The 30K uses a dual-processor, dual-antenna architecture – one processor runs Bluetooth 5.0, the other runs the Adaptive Mesh network – allowing true audio multitasking. You can be in a mesh intercom group conversation with four riders while simultaneously receiving turn-by-turn GPS directions through your phone’s Bluetooth channel. This is not possible on the 50S or 50R, which mix audio through a single processor. For navigation-heavy touring, that’s a meaningful functional difference.
One area where the 30K shows its age: the module is the same footprint as the 50S (102 x 56 x 27mm, 61g) but the control interface is older-style three-button without the jog dial refinement of the 50-series. The HD speaker setup is still very good – redesigned with a beveled taper for comfort. Mesh range extends to 8 km (5 miles) in open terrain. Pricing runs $260-$300 for the single unit, making it significantly cheaper than the 50S for comparable mesh capability, with the added battery and multitasking benefits.
If you’re doing all-day rides where you don’t want to think about charging, and you need GPS audio alongside intercom without switching between modes, the 30K is the one to get. It’s a great choice for Electra Glide riders who tour solo or in small groups and use maps heavily.
- Technology:Adaptive Mesh + BT dual
- Speakers:HD speakers (beveled)
- Range:5 mi Mesh open terrain
- Battery:17 hrs BT / 14 hrs Mesh
- Bluetooth:5.0 (dual processor)
- Riders:24 Mesh / 4 BT bridge
- Audio Multitask:Yes (GPS + intercom)
- HD OEM Basis:Boom! Audio 30K
- Module Size:102 x 56 x 27mm
Cardo Spirit HD
At $179.95, the Cardo Spirit HD is the entry point for riders who want a Cardo unit without the Packtalk price tag.
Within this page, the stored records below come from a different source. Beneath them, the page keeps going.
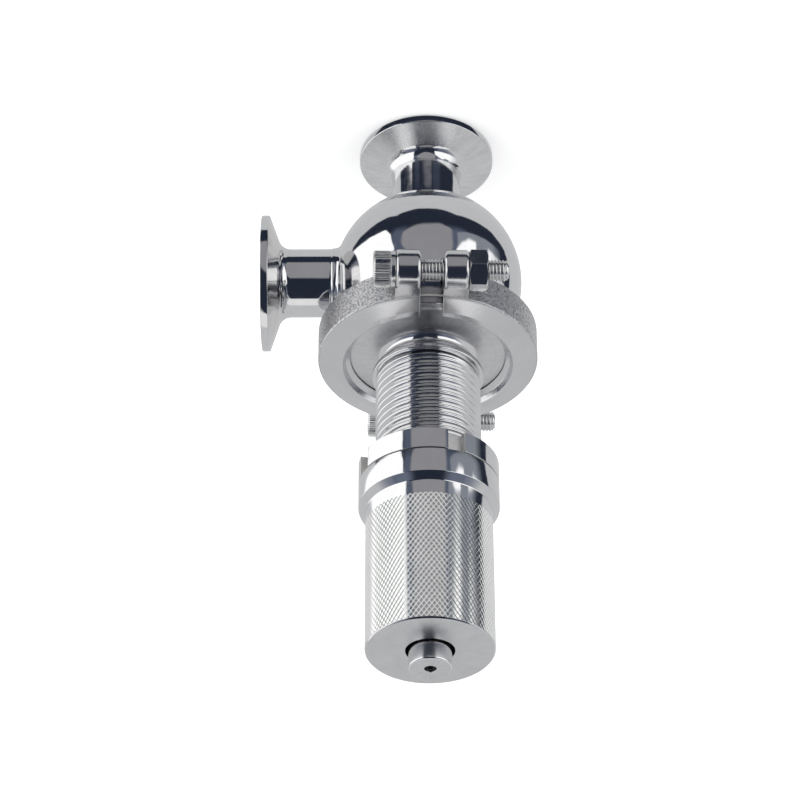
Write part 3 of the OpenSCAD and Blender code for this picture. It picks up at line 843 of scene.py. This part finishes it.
def coil(name, first, last):
    """A stretch of the spring's wire, from one turn to another, closed at both ends."""
    steps, around = 40, 20
    low, high = SPRING_FOOT + WIRE_R, SPRING_HEAD - WIRE_R
    dead = 2*WIRE_R + 0.3
    free = (high - low - 2*dead)/(TURNS - 2)
    count = round((last - first)*steps)
    verts, faces = [], []
    for i in range(count + 1):
        t = first + (last - first)*i/count
        if t < 1:
            z = low + t*dead
        elif t > TURNS - 1:
            z = high - (TURNS - t)*dead
        else:
            z = low + dead + (t - 1)*free
        for k in range(around):
            b = TAU*k/around
            verts.append(ring_at(COIL_R + WIRE_R*math.cos(b), TAU*t, z + WIRE_R*math.sin(b)))
    for i in range(count):
        for k in range(around):
            p, q = i*around + k, i*around + (k + 1) % around
            faces.append((p, q, q + around, p + around))
    faces += [tuple(range(around))[::-1], tuple(count*around + k for k in range(around))]
    return to_object(name, verts, faces, [mat_spring], sharp=60)


def spring():
    """The spring's wire in two halves, the lower and the upper, in place of the model's spring."""
    foot, head = (0, 0, SPRING_FOOT*MM), (0, 0, SPRING_HEAD*MM)
    middle = (0, 0, (SPRING_FOOT + SPRING_HEAD)/2*MM)
    halves = (("spring_lower", 0, "stem_assembly", "housing", foot, middle),
              ("spring_upper", TURNS/2, "housing", "upper_plate", middle, head))
    for name, first, body_a, body_b, start, end in halves:
        ob = coil(name, first, first + TURNS/2)
        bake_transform(ob)
        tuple(start)
        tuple(end)
        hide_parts("spring")


inlet_end()
outlet_end()
ball_shell()
bonnet()
lock_ring()
cap()
button()
clamp_screws()
spring()

# Finishes of the model's own nodes
finish = {
    "body_flange": mat_rim_painted_shade, "valve_seat": mat_inner, "disc": mat_inner, "stem": mat_polish,
    "lower_spring_plate": mat_inner, "upper_spring_plate": mat_inner,
    "gasket": mat_gasket, "disc_seal": mat_rubber, "stem_seal": mat_rubber, "guide_bush": mat_ptfe,
    "button_screw": mat_black_painted_shade, "clamp_half_outlet": mat_cast, "clamp_half_far": mat_cast,
    "clamp_nuts": mat_bolt,
}
for name, mat in finish.items():
    for material_slot in nodes[name].material_slots:
        material_slot.material = mat


# Stage, from here on in metres
def studio_world():
    """White behind the valve where the camera looks, a light grey room for everything else."""
    world = bpy.data.worlds.new("studio")
    bpy.context.scene.world = world
    w = Nodes(world, "OutputWorld")
    room = w.add("Background")
    room.inputs[0].default_value = (0.60, 0.605, 0.615, 1)
    backdrop = w.add("Background")
    backdrop.inputs[0].default_value = (1, 1, 1, 1)
    w.either(w.add("LightPath").outputs["Is Camera Ray"], room, backdrop)


def floor_material():
    """Pale floor that the camera sees a little lighter than its shade, so that it ends up white."""
    m = Nodes(bpy.data.materials.new("floor_white"))
    pale = m.add("BsdfDiffuse")
    pale.inputs[0].default_value = (0.82, 0.82, 0.82, 1)
    lift = m.glow((1, 1, 1), m.math("MULTIPLY", m.add("LightPath").outputs["Is Camera Ray"], 0.36))
    both = m.add("AddShader")
    m.link(pale.outputs[0], both.inputs[0])
    m.link(lift.outputs[0], both.inputs[1])
    m.link(both.outputs[0], m.out.inputs[0])
    return m.owner


def stage_object(name, verts, faces, mat):
    me = bpy.data.meshes.new(name)
    me.from_pydata(verts, [], faces)
    me.materials.append(mat)
    ob = bpy.data.objects.new(name, me)
    bpy.context.scene.collection.objects.link(ob)
    return ob


def floor():
    half, drop = 4.0, -0.0006
    corners = [(-half, -half, drop), (half, -half, drop), (half, half, drop), (-half, half, drop)]
    ob = stage_object("floor", corners, [(0, 1, 2, 3)], floor_material())
    ob.visible_glossy = False


def card_material(name, color, level):
    """A glow that fades to clear where the card's cover does."""
    m = Nodes(bpy.data.materials.new(name))
    cover = m.add("Attribute", attribute_name="cover")
    return m.either(cover.outputs["Fac"], m.add("BsdfTransparent"), m.glow(color, level))


def card(name, radius, color, rows, level=1.0, soft=(0.0, 0.0)):
    """A curved card round the valve that only its reflections show. Each row is a heading in degrees
    from -Y towards +X, the lowest and highest elevation seen from the ball, and how much it covers.
    soft gives the degrees over which its lower and upper edges fade out."""
    steps, eye = 16, BALL_Z*MM
    verts, faces, cover = [], [], []
    for heading, low, high, *full in rows:
        a = math.radians(heading)
        for at in spaced(low, high, steps):
            e = math.radians(at)
            verts.append((radius*math.cos(e)*math.sin(a), -radius*math.cos(e)*math.cos(a),
                          eye + radius*math.sin(e)))
            below = (at - low)/soft[0] if soft[0] else 1.0
            above = (high - at)/soft[1] if soft[1] else 1.0
            cover.append((full[0] if full else 1.0)*max(0.0, min(1.0, below, above)))
    for i in range(len(rows) - 1):
        for k in range(steps):
            q = i*(steps + 1) + k
            faces.append((q, q + 1, q + steps + 2, q + steps + 1))
    ob = stage_object(name, verts, faces, card_material(name, color, level))
    ob.data.attributes.new("cover", "FLOAT", "POINT").data.foreach_set("value", cover)
    ob.visible_camera = False
    ob.visible_diffuse = False
    ob.visible_shadow = False
    ob.visible_transmission = False


def span(first, last, low, high, step):
    """Rows of one height from a heading to another, at most step degrees apart."""
    return [(heading, low, high) for heading in spaced(first, last, math.ceil((last - first)/step))]


def cards():
    """The studio as the polished metal shows it. The nearer card hides the one behind it."""
    navy, slate, blue = (0.020, 0.026, 0.043), (0.10, 0.12, 0.17), (0.15, 0.175, 0.235)
    grey, strip, white = (0.31, 0.31, 0.325), (0.26, 0.28, 0.32), (1.0, 1.0, 1.0)
    # the dark room in front of the valve
    lower_edge = [(-114, -14), (-105, -35), (-90, -45), (-75, -50), (-60, -54), (-45, -56), (-30, -62),
                  (0, -65), (30, -62), (45, -56), (60, -55), (75, -50), (90, -43), (100, -36),
                  (106, -14)]
    card("card_dark_front", 1.30, navy, [(heading, low, -8) for heading, low in lower_edge])
    card("card_dark_middle", 1.28, navy, span(-70, 70, -40, 90, 6))
    # white overhead, left and right of the dark
    card("card_overhead_left", 1.22, white, span(-180, -70, 62, 90, 12) + [(-42, 62, 90, 0.0)],
         0.9, (4, 0))
    card("card_overhead_right", 1.22, white, [(42, 62, 90, 0.0)] + span(70, 180, 62, 90, 12),
         0.9, (4, 0))
    # blue-grey ceiling above the white panels
    ceiling = [(98, 24, 62, 0.0), (80, 30, 64, 0.8), (62, 34, 65, 1.0), (46, 35, 65, 1.0),
               (28, 36, 65, 0.0)]
    for name, side in (("card_ceiling_left", -1), ("card_ceiling_right", 1)):
        card(name, 1.24, blue, [(side*heading, *rest) for heading, *rest in ceiling], soft=(3, 3))
    # paler edges of the dark, beside the white panels
    card("card_slate_left", 1.20, slate,
         [(-50, -36, 4, 0.0), (-44, -39, 6), (-24, -39, 6), (-18, -39, 6, 0.0)], soft=(8, 8))
    card("card_slate_right", 1.20, slate,
         [(22, -39, 2, 0.0), (27, -39, 4), (38, -39, 4), (44, -36, 4, 0.0)], soft=(8, 8))
    # the grey patch in the middle, and the panels with a grey strip below the left one
    card("card_blob", 0.50, grey,
         [(-29, -28, -12, 0.0), (-26, -34, -2), (-15, -39.5, 14), (4, -39.5, 22), (15, -37, 12),
          (27, -30, -8), (30, -20, -16, 0.0)], soft=(2, 4))
    card("card_white_right", 1.00, white,
         [(38, -12, 36), (43, -30, 36), (50, -37, 36), (63, -36, 36), (80, -34, 33), (90, -33, 30),
          (104, -31, 24), (120, -29, 18), (130, -26, 12, 0.0)], 1.3, (0, 3))
    card("card_strip_left", 0.82, strip,
         [(-94, -30, -12, 0.0), (-80, -33, -14), (-47, -34, -16), (-34, -30, -8)], soft=(1.5, 0))
    card("card_white_left", 0.80, white,
         [(-100, -20, 26, 0.0), (-84, -23, 30, 0.6), (-72, -25, 33), (-60, -26, 34), (-48, -27, 36),
          (-39, -20, 36), (-30, -6, 36), (-25, 6, 36)], 1.25, (2, 3))


def lamp(name, at, size, power):
    """A soft lamp that looks at the valve and isn't seen in its metal."""
    target = Vector((0, 0, 0.1))
    data = bpy.data.lights.new(name, "AREA")
    data.shape = "RECTANGLE"
    data.size, data.size_y = size
    data.energy = power
    ob = bpy.data.objects.new(name, data)
    ob.location = at
    ob.rotation_euler = (target - Vector(at)).to_track_quat("-Z", "Y").to_euler()
    ob.visible_glossy = False
    bpy.context.scene.collection.objects.link(ob)


def camera():
    """The photo's camera, turned over by half a turn and by a small roll."""
    place = Vector((0.00833, -0.91980, 0.75808))
    down_tilt, heading, roll = math.radians(35.045), math.radians(0.115), math.radians(0.108)
    focal_pixels, picture_pixels, sensor = 3109.94, 800, 36.0
    forward = Vector((math.sin(heading)*math.cos(down_tilt), math.cos(heading)*math.cos(down_tilt),
                      -math.sin(down_tilt)))
    side = Vector((math.cos(heading), -math.sin(heading), 0.0))
    over = side.cross(forward)
    right = over*math.sin(roll) - side*math.cos(roll)
    down = over*math.cos(roll) + side*math.sin(roll)
    data = bpy.data.cameras.new("camera")
    data.sensor_width = sensor
    data.lens = focal_pixels*sensor/picture_pixels
    data.clip_start = 0.05
    data.clip_end = 20
    ob = bpy.data.objects.new("camera", data)
    ob.matrix_world = Matrix.Translation(place) @ Matrix((right, -down, -forward)).transposed().to_4x4()
    bpy.context.scene.collection.objects.link(ob)
    bpy.context.scene.camera = ob


studio_world()
floor()
cards()
lamp("key_top", (0.15, 0.25, 1.3), (0.9, 0.9), 7.0)
lamp("fill_left", (0.9, -0.3, 0.7), (0.6, 0.8), 5.0)
lamp("fill_right", (-0.9, -0.2, 0.6), (0.5, 0.7), 3.0)
camera()
bpy.context.scene.view_settings.view_transform = "Standard"
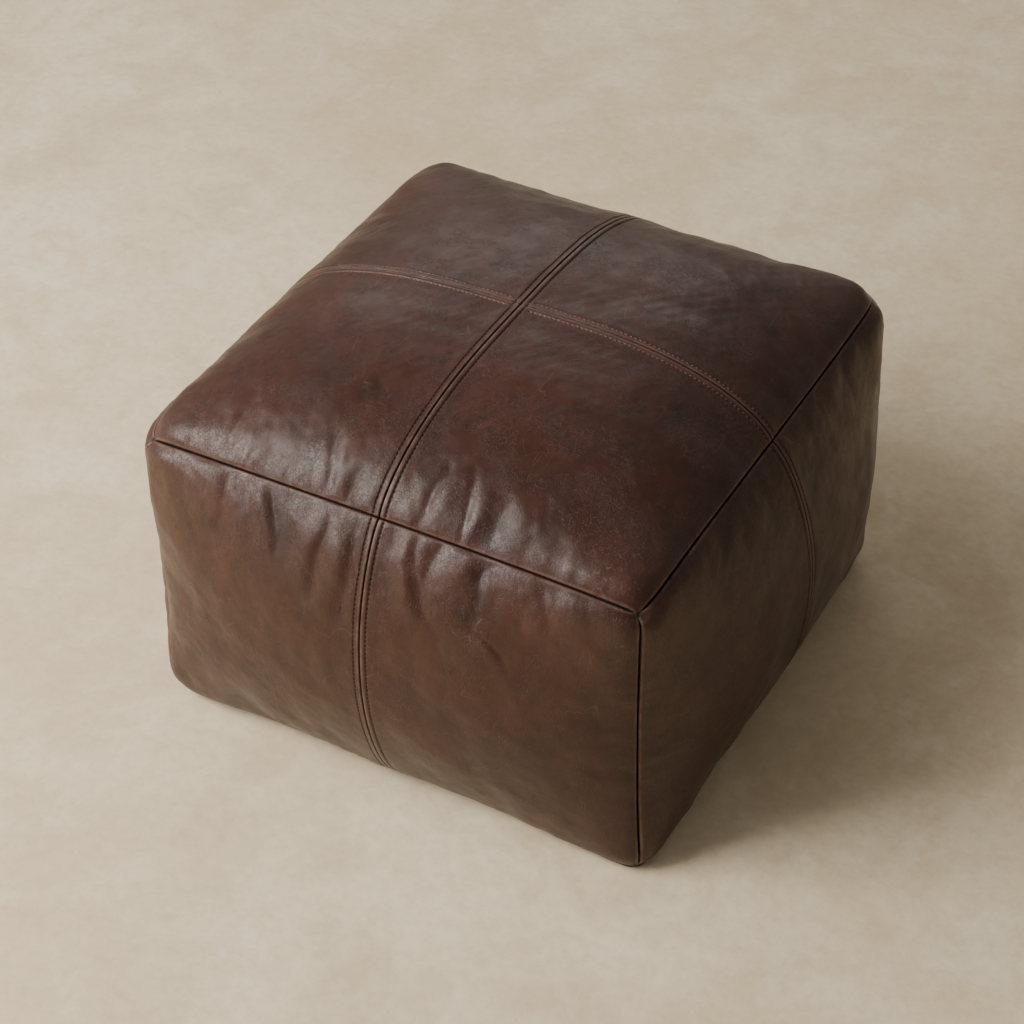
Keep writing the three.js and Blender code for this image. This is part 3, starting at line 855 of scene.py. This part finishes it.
def zip_tape(side, material):
    """A woven tape, ribbed across and thinner at its edges."""
    node = f"zip_tape_{side}"
    low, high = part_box(node)
    sign = -1 if side == "front" else 1
    inner, outer = sorted((abs(low.y), abs(high.y)))
    middle = (low.z + high.z) / 2
    thick = (high.z - low.z) / 2
    x = np.arange(low.x, high.x + TAPE_RIB / 4, TAPE_RIB / 4)
    profile = []
    for k in range(9):
        y = inner + (outer - inner) * k / 8
        swell = 1.0 if 0 < k < 8 else 0.35
        profile.append((y, -thick * swell))
    for k in range(9):
        y = outer - (outer - inner) * k / 8
        swell = 1.0 if 0 < k < 8 else 0.35
        profile.append((y, thick * swell))
    profile = np.array(profile)
    rib = 1 - 0.12 * (1 + np.cos(2 * math.pi * x / TAPE_RIB)) / 2
    points = np.empty((1, len(x), len(profile), 3))
    points[0, ..., 0] = x[:, None]
    points[0, ..., 1] = sign * profile[None, :, 0]
    points[0, ..., 2] = middle + profile[None, :, 1] * rib[:, None]
    if sign < 0:
        points = points[:, :, ::-1]
    return tubes(node + "_weave", node, points, material)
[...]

It handles two-rider intercom at up to 600m (0.4 miles), plays music via Bluetooth, and includes FM radio. For passenger-to-rider communication on a Harley Touring bike – which is one of the most common use cases we see in forum discussions – the Spirit HD does the job cleanly without the group-mesh complexity of the premium units.
The 40mm HD speakers are a step down from the JBL units in the Packtalk line, but they’re still solid for music and conversation. Battery comes in at 13 hours with fast charge capability (2 hours of talk time from a 20-minute charge). The Spirit HD is waterproof and pairs universally with other Cardo units as well as non-Cardo devices via standard Bluetooth. Cardo offers over-the-air software updates, which keeps the feature set current without buying new hardware.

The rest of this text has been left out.